Where a line in the listing below contains the word "code", copy that line.

**Listed entries**
++++

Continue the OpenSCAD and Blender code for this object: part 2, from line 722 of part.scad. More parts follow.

++++

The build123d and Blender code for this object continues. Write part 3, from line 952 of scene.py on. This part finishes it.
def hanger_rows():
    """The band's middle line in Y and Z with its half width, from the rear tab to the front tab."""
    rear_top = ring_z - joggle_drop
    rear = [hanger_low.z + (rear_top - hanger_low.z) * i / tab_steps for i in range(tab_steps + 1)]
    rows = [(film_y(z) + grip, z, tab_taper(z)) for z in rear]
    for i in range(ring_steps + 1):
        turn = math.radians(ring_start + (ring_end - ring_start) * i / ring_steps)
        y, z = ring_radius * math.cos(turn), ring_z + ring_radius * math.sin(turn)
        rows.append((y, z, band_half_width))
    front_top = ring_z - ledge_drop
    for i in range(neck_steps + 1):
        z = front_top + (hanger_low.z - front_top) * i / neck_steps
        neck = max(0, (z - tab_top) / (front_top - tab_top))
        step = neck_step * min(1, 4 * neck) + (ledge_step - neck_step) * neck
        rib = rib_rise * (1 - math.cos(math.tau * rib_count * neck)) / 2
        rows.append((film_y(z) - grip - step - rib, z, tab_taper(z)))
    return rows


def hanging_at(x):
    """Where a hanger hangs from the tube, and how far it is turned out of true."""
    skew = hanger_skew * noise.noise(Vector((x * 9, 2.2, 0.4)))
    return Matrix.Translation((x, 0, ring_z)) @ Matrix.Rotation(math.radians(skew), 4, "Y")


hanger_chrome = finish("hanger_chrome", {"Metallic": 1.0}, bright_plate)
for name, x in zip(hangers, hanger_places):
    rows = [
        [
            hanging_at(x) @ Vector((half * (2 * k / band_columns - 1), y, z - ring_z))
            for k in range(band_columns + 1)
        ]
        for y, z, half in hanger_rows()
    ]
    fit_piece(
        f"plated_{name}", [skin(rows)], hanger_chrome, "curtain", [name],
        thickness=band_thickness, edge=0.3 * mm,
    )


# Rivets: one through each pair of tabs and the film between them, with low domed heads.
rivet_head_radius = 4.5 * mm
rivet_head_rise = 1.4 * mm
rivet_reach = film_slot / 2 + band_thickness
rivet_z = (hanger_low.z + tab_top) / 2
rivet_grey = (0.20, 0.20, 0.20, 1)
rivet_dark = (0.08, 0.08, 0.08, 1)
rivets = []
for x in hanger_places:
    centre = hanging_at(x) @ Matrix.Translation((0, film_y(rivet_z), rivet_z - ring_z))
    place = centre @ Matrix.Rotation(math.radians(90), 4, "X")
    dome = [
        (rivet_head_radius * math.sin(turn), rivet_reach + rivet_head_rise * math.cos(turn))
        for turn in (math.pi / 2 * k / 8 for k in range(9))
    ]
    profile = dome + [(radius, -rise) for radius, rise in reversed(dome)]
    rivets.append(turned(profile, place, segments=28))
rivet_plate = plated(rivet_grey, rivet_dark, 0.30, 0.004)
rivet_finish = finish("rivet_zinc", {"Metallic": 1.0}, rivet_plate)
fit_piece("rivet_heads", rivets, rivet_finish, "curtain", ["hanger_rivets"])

++++

**Correct result**
Continue the OpenSCAD and Blender code for this object: part 2, from line 722 of part.scad. More parts follow.
The build123d and Blender code for this object continues. Write part 3, from line 952 of scene.py on. This part finishes it.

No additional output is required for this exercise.